Climate and Clean Energy

People, Planet First

Environmental Justice demands that public policy be based on mutual respect and justice for all peoples, free from any form of discrimination or bias, and affirms the sacredness of Mother Earth, ecological unity and the interdependence of all species, and the right to be free from ecological destruction.


Climate Justice Vision


PLAN works to put People and Planet first. We believe that in order to achieve climate justice we must address the root problems driving the climate crisis: economic inequality, structural racism and unbridled capitalism.


PLAN envisions a world where we can make a just transition to a new economy by


  • Fighting irresponsible resource extraction
  • Preparing for climate impacts
  • Building sustainable energy solutions

Building a Diverse Base


We are deepening the fight for climate justice by building a diverse base of informed and active Nevadans including low-wage workers and coalition partners from non-conservation backgrounds. Leveraging a People, Planet First framework, PLAN seeks to forge Nevada’s path to a just transition away from fossil fuels, toward a 100 percent clean energy future; a world that also benefits our workers and communities of color.
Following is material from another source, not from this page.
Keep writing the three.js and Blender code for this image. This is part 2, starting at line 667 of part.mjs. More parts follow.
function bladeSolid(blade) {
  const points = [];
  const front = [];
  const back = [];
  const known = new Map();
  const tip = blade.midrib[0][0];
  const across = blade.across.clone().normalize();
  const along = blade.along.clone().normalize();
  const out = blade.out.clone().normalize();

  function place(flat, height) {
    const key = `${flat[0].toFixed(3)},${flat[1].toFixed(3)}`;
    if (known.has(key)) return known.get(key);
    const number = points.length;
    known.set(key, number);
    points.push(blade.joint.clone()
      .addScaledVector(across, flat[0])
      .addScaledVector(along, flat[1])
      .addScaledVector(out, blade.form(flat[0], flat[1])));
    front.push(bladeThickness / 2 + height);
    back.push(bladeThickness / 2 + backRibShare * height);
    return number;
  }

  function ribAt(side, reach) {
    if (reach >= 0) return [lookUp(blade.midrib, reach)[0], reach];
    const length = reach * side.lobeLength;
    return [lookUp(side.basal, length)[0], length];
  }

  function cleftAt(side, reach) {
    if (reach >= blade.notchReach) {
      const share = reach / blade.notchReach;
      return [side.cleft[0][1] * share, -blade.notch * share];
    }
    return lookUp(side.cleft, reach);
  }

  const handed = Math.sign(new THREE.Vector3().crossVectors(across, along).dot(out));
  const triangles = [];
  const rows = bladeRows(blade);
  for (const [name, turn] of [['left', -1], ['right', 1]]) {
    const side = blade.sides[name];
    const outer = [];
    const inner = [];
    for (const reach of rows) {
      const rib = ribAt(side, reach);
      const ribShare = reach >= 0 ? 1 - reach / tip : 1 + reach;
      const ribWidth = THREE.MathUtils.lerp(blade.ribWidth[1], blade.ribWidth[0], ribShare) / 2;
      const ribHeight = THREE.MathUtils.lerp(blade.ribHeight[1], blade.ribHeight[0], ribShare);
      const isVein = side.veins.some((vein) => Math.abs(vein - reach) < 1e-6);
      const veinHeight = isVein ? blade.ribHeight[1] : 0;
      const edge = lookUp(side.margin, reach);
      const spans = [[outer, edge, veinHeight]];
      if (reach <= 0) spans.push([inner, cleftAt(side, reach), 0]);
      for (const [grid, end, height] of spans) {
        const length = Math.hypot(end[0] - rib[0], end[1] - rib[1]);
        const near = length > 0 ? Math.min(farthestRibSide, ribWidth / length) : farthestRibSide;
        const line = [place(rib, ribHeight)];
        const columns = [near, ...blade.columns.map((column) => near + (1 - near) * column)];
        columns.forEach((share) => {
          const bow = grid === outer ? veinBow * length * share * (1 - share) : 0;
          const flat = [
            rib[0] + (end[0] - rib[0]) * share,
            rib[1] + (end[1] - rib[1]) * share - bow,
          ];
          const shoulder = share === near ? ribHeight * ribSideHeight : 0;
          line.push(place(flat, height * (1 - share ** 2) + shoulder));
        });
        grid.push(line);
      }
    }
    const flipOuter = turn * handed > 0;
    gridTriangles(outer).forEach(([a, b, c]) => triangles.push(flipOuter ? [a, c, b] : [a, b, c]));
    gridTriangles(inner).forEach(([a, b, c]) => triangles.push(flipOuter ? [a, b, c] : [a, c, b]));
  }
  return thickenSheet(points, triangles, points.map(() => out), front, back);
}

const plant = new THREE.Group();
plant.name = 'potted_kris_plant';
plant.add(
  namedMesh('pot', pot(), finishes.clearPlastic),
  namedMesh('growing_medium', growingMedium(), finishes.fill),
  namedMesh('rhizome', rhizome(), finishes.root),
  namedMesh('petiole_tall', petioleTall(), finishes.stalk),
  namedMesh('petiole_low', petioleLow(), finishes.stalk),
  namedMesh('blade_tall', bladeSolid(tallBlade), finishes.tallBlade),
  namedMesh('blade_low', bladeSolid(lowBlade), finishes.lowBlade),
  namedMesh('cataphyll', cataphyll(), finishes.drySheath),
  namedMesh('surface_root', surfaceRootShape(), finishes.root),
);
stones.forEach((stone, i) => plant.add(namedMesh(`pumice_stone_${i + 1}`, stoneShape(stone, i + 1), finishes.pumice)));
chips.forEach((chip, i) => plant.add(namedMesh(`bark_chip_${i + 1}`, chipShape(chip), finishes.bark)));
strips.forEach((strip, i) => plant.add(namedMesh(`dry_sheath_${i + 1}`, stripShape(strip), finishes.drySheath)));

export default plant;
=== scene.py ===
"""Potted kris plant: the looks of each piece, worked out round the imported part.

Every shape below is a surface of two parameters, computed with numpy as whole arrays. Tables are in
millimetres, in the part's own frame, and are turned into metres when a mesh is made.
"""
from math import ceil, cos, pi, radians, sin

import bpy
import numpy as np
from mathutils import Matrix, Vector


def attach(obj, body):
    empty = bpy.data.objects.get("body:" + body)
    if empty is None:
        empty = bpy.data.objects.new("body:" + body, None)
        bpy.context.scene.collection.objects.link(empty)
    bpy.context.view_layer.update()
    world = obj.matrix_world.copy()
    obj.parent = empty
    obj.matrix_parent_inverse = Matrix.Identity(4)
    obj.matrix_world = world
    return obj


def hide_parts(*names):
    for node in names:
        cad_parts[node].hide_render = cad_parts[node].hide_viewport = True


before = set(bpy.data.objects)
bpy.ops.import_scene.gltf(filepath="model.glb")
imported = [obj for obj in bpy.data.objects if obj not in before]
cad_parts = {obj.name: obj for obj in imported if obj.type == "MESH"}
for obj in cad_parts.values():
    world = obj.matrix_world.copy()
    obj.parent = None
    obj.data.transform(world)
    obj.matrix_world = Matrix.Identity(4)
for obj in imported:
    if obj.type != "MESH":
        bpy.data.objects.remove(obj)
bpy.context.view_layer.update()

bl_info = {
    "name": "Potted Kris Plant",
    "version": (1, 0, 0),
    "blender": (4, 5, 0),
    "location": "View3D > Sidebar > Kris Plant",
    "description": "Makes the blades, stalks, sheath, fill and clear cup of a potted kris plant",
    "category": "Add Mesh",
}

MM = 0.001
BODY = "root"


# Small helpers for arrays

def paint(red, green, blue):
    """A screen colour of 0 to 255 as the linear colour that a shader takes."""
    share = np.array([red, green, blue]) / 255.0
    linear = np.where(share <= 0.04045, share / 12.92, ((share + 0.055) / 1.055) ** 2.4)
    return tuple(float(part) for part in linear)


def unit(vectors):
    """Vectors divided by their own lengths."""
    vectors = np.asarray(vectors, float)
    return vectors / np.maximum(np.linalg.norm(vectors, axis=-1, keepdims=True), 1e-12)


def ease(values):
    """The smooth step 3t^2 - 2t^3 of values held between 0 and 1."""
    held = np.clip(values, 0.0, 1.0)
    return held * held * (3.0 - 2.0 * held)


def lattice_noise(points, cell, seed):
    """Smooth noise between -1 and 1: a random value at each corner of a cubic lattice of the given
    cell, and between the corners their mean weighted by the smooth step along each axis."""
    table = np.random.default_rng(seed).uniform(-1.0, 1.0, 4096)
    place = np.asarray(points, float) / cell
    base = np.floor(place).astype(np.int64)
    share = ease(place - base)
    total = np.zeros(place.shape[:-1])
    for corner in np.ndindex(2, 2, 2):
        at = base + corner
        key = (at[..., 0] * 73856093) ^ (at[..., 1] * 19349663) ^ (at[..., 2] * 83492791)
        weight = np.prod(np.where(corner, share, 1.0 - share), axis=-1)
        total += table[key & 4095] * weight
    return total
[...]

Campaigns, Keep It In The Ground


Our strategic local and national campaigns focus on keeping fossil fuels in the ground and implementing the Clean Power Plan as a first step in addressing the climate crisis.

We can make sure every community enjoys clean air, safe drinking water, and good jobs in a clean-energy economy.

Education & Training


PLAN organizers identify and train grassroots leaders from affected communities in order to carry out popular education, identify key structural reforms and implement policy changes.

Guiding Principles


Our Climate Justice work is guided by the 17 Principles of Environmental Justice drafted and adopted in 1991 at the National People of Color Environmental Leadership Summit.


Climate change will disproportionately affect low-income communities and some communities of color, raising environmental justice concerns. Existing health disparities and other inequities increase vulnerability.